» **Written instruction**: Quote precisely the run of lines opening with the line containing "const flower = new THREE.Group();" and closing with the line containing "imported = [obj", and nothing else.

(Collected data entries)
------------------------

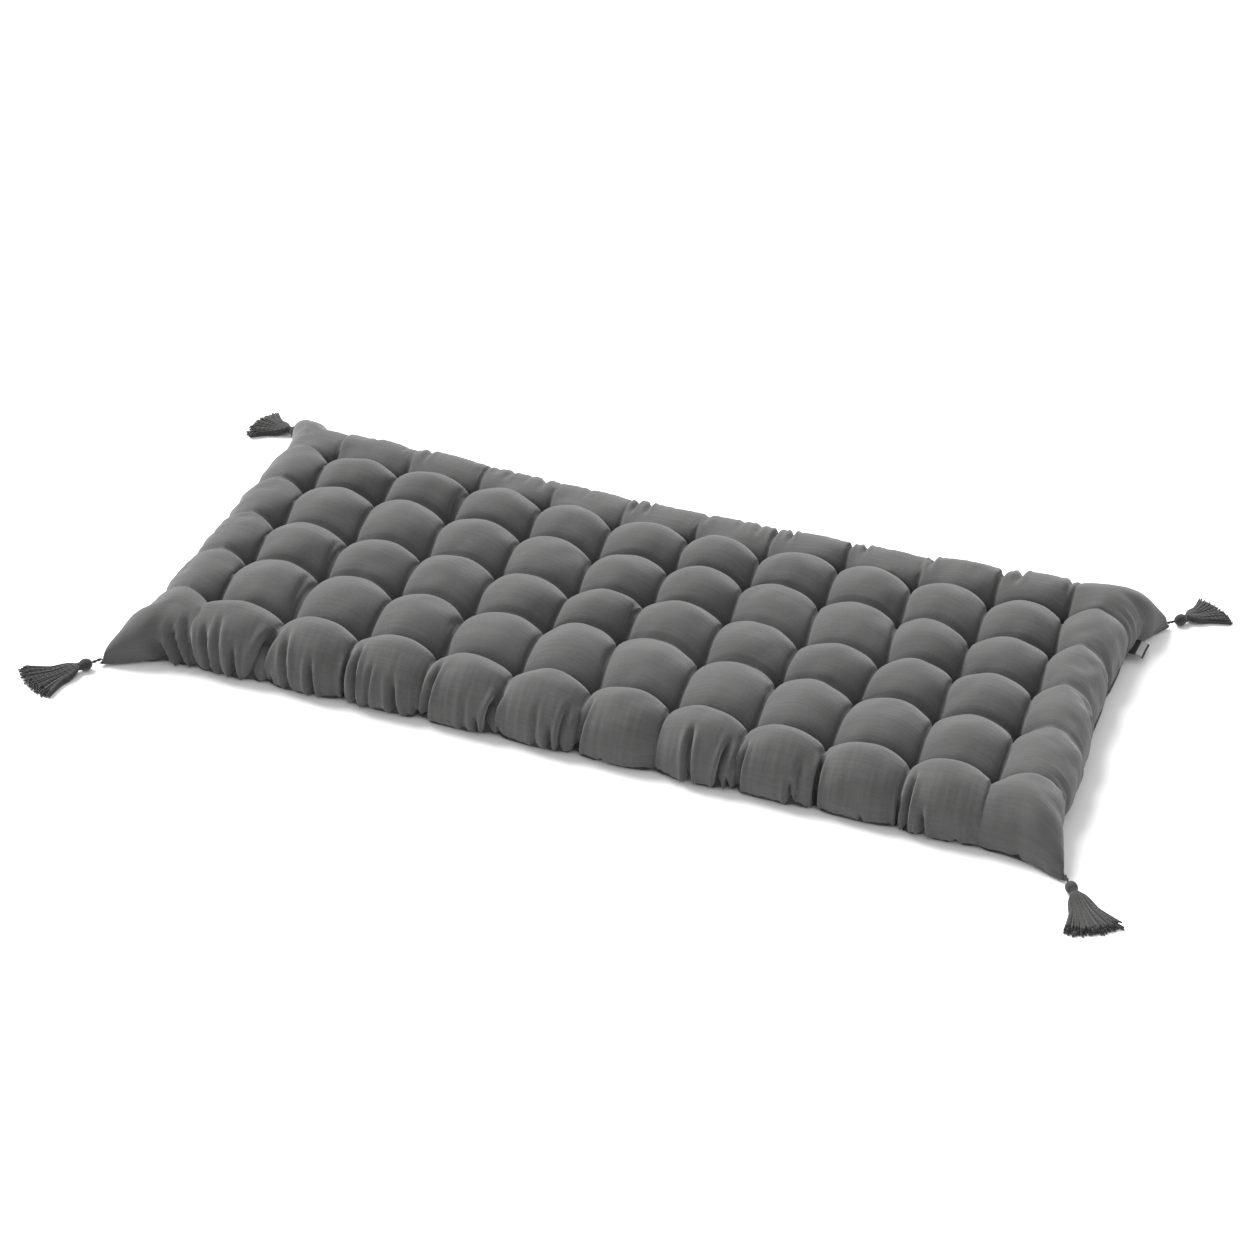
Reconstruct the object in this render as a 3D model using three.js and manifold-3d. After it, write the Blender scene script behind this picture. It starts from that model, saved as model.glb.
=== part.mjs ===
// Floor mattress: one filled cotton cover, tufted in a square grid, with a tassel at
// each corner and a small bare tag sewn into one short side.
// Millimetres, +Z up. X runs along the length, Y across it, and the floor is Z = 0.
import * as THREE from 'three';
import { mergeVertices } from 'three/addons/utils/BufferGeometryUtils.js';
import Module from 'manifold-3d';

const wasm = await Module();
wasm.setup();

// Cover
const COLUMNS = 12; // pillows along the length
const ROWS = 6; // pillows across it
const PITCH = 98.4; // from one tuft to the next
// The four corner tips, which lie unevenly, and the ear that each ends. Full says how
// soon the side swings out to the tip, top is the ear's height there, sharp how fast it
// thins out, and bulge how far it swells past the short side.
const TIPS = [
  { left: true, near: true, x: 594, y: 316, full: 0.65, top: 13, sharp: 0.9, bulge: 0 },
  { left: false, near: true, x: 603, y: 304, full: 0.85, top: 13, sharp: 0.9, bulge: 0 },
  { left: true, near: false, x: 576, y: 316, full: 0.85, top: 34, sharp: 0.1, bulge: 34 },
  { left: false, near: false, x: 605, y: 307, full: 0.85, top: 13, sharp: 0.9, bulge: 0 },
];
// The bulge of each side, drawn in between the tips.
const SIDES = { left: 568, right: 582, near: 287, far: 284 };
const CROWN = 80; // height of a pillow's top
const ROUND = 1.8; // how round a pillow's top is: 1 is a half ellipse, 2 a parabola
// The far side sags in towards its middle and its pillows are slacker there.
const FAR_SAG = { middle: -80, half: 620, drawnIn: 12, lower: 22 };
const LEFT_LOWER = 9; // how much slacker the pillows of the left side are
const TUFT = 31; // height of the top cloth at a tuft
const SADDLE = 26; // rise of a crease halfway between two tufts
const BELLY = 30; // height at which an edge pillow is widest
const SEAM = 12; // height of the edge seam
const TIP_SEAM = 8; // and at a corner tip
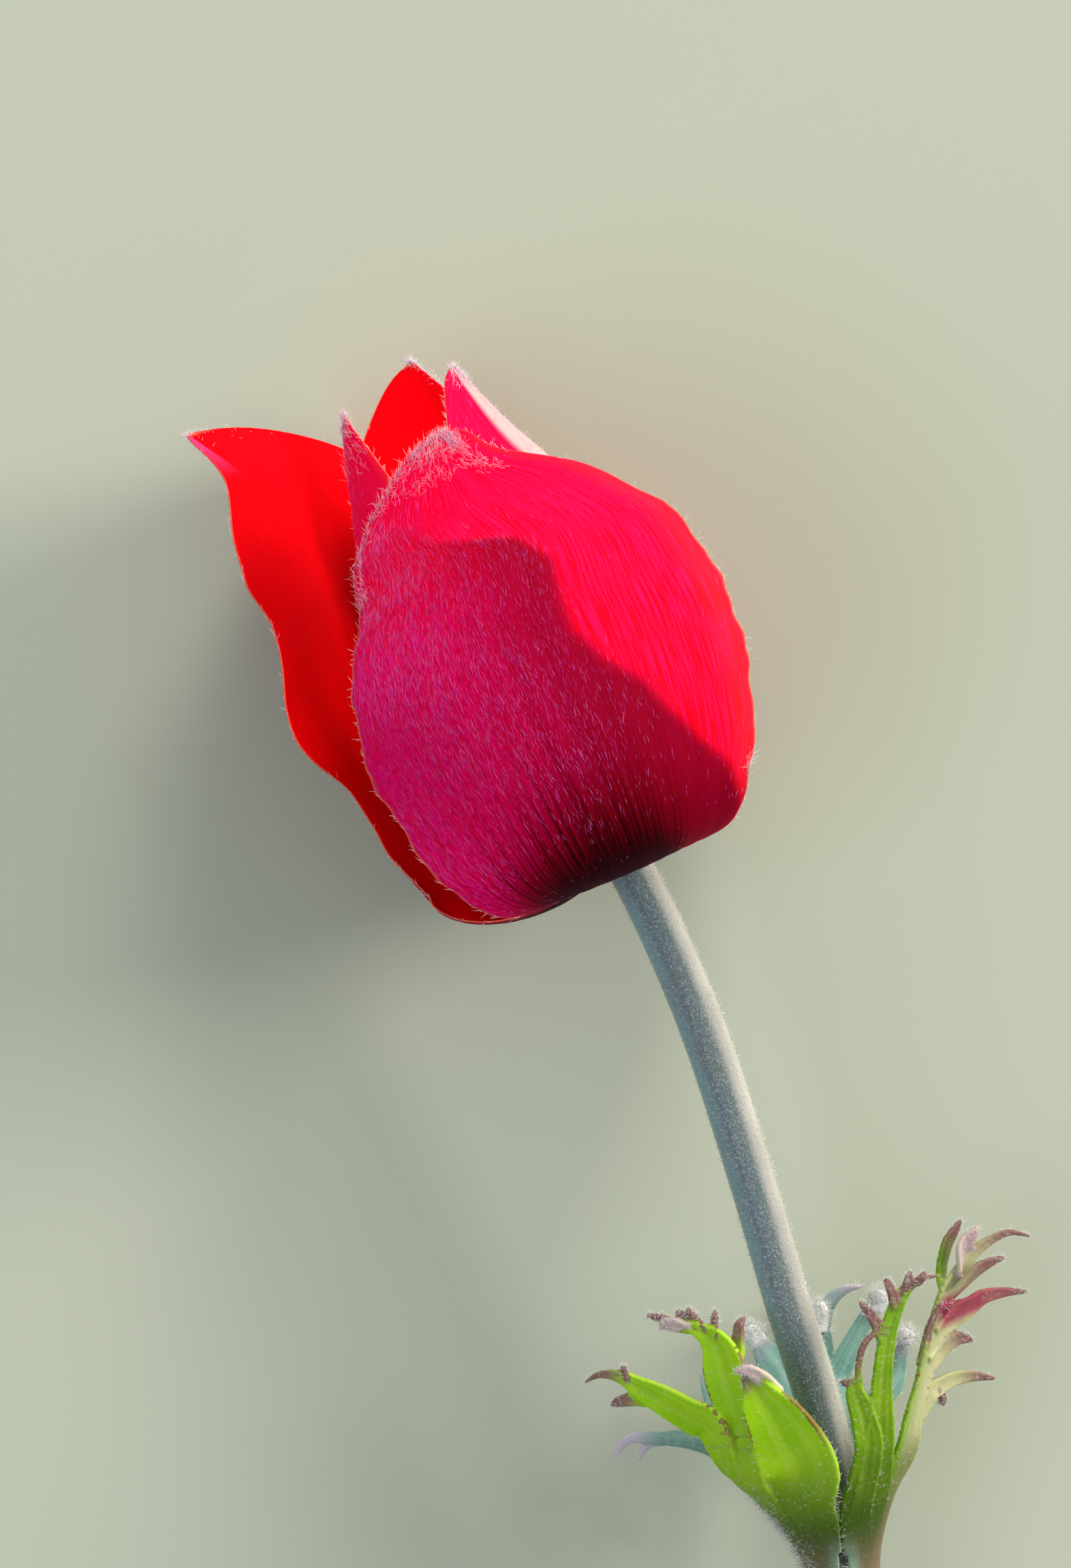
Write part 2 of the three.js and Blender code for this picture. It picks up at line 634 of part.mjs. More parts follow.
function stamenGeometry(index) {
  const turn = 2 * Math.PI * index / STAMENS;
  const row = index % 3;
  const lean = THREE.MathUtils.degToRad([62, 47, 32][row]);
  const length = [6.6, 6.2, 5.4][row] + 0.5 * Math.sin(2.4 * index);
  const start = [2.25, 2.5, 2.7][row];
  const sizes = [[0, 0.2], [0.45, 0.17], [0.78, 0.17], [0.86, 0.42], [0.96, 0.4], [1, 0.12]];
  const points = sizes.map(([share]) => {
    const out = start + share * length * Math.cos(lean);
    const up = COLLAR_BOTTOM + 0.35 + share * length * Math.sin(lean);
    return inBloom(out * Math.sin(turn), up, out * Math.cos(turn));
  });
  return rodGeometry(points, sizes.map(([, radius]) => radius), 4);
}

function stamensGeometry() {
  const geometries = [collarGeometry()];
  for (let i = 0; i < STAMENS; i += 1) {
    geometries.push(stamenGeometry(i));
  }
  return joined(geometries);
}

function node(name, geometry, color, roughness) {
  const material = new THREE.MeshStandardMaterial({ color, roughness, metalness: 0 });
  const mesh = new THREE.Mesh(geometry, material);
  mesh.name = name;
  return mesh;
}

const flower = new THREE.Group();
flower.add(node('stem', stemGeometry(), COLORS.stem, 0.7));
for (const [name, tepal] of Object.entries(TEPALS)) {
  flower.add(node(name, tepalGeometry(tepal), tepal.color, 0.55));
}
for (const [name, bract] of Object.entries(BRACTS)) {
  flower.add(node(name, bractGeometry(bract), COLORS.bract, 0.6));
}
flower.add(node('carpel_head', carpelHeadGeometry(), COLORS.head, 0.8));
flower.add(node('stamens', stamensGeometry(), COLORS.stamens, 0.75));
flower.position.copy(ATTACHMENT);

export default flower;
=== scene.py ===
# %% [markdown]
# # A crown anemone, half open, picked and laid down
# The flower is a bloom of six hairy tepals round a dark centre, on a downy stalk that carries a whorl of
# three finely cut bracts. It could be sculpted by hand, but a tepal and a leaf lobe are both blades along a
# midrib, so one rule with a few widths along that midrib builds all of them, and each stays where the fixed
# frame has it. The frame is loaded first and never changed.

# %% Load the fixed frame
import math

import bpy
import numpy as np
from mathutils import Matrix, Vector
from mathutils.kdtree import KDTree


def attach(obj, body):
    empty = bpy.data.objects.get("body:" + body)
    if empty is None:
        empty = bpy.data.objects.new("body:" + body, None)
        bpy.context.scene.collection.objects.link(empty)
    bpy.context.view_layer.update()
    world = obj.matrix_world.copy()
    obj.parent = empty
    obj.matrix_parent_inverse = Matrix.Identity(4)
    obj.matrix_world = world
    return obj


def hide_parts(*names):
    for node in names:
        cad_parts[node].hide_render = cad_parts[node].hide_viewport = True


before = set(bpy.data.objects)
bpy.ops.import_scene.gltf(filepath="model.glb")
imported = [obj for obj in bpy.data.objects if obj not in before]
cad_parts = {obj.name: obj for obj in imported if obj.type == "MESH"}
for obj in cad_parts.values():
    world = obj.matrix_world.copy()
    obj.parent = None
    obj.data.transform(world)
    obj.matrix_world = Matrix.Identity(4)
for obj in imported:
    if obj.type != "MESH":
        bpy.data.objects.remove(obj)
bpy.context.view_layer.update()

print("frame nodes:", sorted(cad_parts))

# %% [markdown]
# ## Sizes that everything hangs on
# Lengths are in millimetres, as a botanist would measure them, and are turned into metres once, where a mesh
# is made. Points are counted from the place where the stem meets the bloom.

# %% Named sizes
MM = 0.001
AXIS_HEIGHT = 16.0
ATTACHMENT = np.array((1.36, 34.29, AXIS_HEIGHT))
BLOOM_LEAN = math.radians(24)
PETAL_THICKNESS = 0.3
LEAF_THICKNESS = 0.4
STEM_RADIUS = 1.65
NODE_RADIUS = 2.5


def unit(vectors):
    """The same vectors, each of length one."""
    return vectors / np.maximum(np.linalg.norm(vectors, axis=-1, keepdims=True), 1e-9)


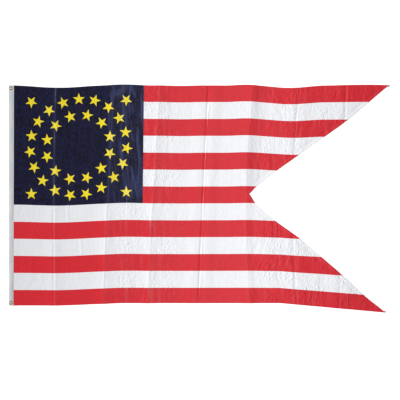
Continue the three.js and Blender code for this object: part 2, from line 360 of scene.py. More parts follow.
def add_mesh(name, points, triangles, materials, face_materials=None, attributes=None, sharp=40):
    """A smooth-shaded mesh, moved from the pattern's origin to the flag's place."""
    mesh = bpy.data.meshes.new(name)
    mesh.from_pydata((points + np.array(HOIST_EDGE)).tolist(), [], triangles.tolist())
    for material in materials:
        mesh.materials.append(material)
    if face_materials is not None:
        mesh.polygons.foreach_set("material_index", face_materials.astype(np.int32))
    for label, values in (attributes or {}).items():
        mesh.attributes.new(label, "FLOAT", "POINT").data.foreach_set("value", values.astype(np.float32))
    mesh.polygons.foreach_set("use_smooth", np.ones(len(triangles), bool))
    mesh.set_sharp_from_angle(angle=math.radians(sharp))
    mesh.validate()
    return add_object(name, mesh)


def without_unused(points, triangles):
    used, triangles = np.unique(triangles, return_inverse=True)
    return points[used], triangles.reshape(-1, 3)


class Pattern:
    """Points and edges of a flat pattern, to be filled with triangles."""

    def __init__(self):
        self.points = []
        self.edges = []

    def add_points(self, points):
        self.points.extend(Vector(point) for point in points)

    def add_line(self, points, closed=False):
        first = len(self.points)
        self.add_points(points)
        last = len(self.points) - 1
        self.edges.extend((k, k + 1) for k in range(first, last))
        if closed:
            self.edges.append((last, first))

    def fill(self):
        inside_the_edges = 1
        points, _, faces, *_ = delaunay_2d_cdt(self.points, self.edges, [], inside_the_edges, 1e-6)
        flat = np.array([point[:] for point in points])
        triangles = np.array([face for face in faces if len(face) == 3])
        a, b, c = (flat[triangles[:, k]] for k in range(3))
        area = (b[:, 0] - a[:, 0]) * (c[:, 1] - a[:, 1]) - (b[:, 1] - a[:, 1]) * (c[:, 0] - a[:, 0])
        triangles[area < 0] = triangles[area < 0][:, ::-1]
        return without_unused(flat, triangles)


# ---- the printed pattern ----

BORDERS = HOIST / 2 - TOP_STRIPE - STRIPE_PITCH * np.arange(STRIPES - 1)
CANTON_FOOT = BORDERS[CANTON_STRIPES - 1]
RED, WHITE, NAVY, GOLD = range(4)


def canton_edge_x(v):
    share = (v - CANTON_FOOT) / (HOIST / 2 - CANTON_FOOT)
    return CANTON_EDGE_AT_BOTTOM + (CANTON_EDGE_AT_TOP - CANTON_EDGE_AT_BOTTOM) * share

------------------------

» **Full response**:
const flower = new THREE.Group();
flower.add(node('stem', stemGeometry(), COLORS.stem, 0.7));
for (const [name, tepal] of Object.entries(TEPALS)) {
  flower.add(node(name, tepalGeometry(tepal), tepal.color, 0.55));
}
for (const [name, bract] of Object.entries(BRACTS)) {
  flower.add(node(name, bractGeometry(bract), COLORS.bract, 0.6));
}
flower.add(node('carpel_head', carpelHeadGeometry(), COLORS.head, 0.8));
flower.add(node('stamens', stamensGeometry(), COLORS.stamens, 0.75));
flower.position.copy(ATTACHMENT);

export default flower;
=== scene.py ===
# %% [markdown]
# # A crown anemone, half open, picked and laid down
# The flower is a bloom of six hairy tepals round a dark centre, on a downy stalk that carries a whorl of
# three finely cut bracts. It could be sculpted by hand, but a tepal and a leaf lobe are both blades along a
# midrib, so one rule with a few widths along that midrib builds all of them, and each stays where the fixed
# frame has it. The frame is loaded first and never changed.

# %% Load the fixed frame
import math

import bpy
import numpy as np
from mathutils import Matrix, Vector
from mathutils.kdtree import KDTree


def attach(obj, body):
    empty = bpy.data.objects.get("body:" + body)
    if empty is None:
        empty = bpy.data.objects.new("body:" + body, None)
        bpy.context.scene.collection.objects.link(empty)
    bpy.context.view_layer.update()
    world = obj.matrix_world.copy()
    obj.parent = empty
    obj.matrix_parent_inverse = Matrix.Identity(4)
    obj.matrix_world = world
    return obj


def hide_parts(*names):
    for node in names:
        cad_parts[node].hide_render = cad_parts[node].hide_viewport = True


before = set(bpy.data.objects)
bpy.ops.import_scene.gltf(filepath="model.glb")
imported = [obj for obj in bpy.data.objects if obj not in before]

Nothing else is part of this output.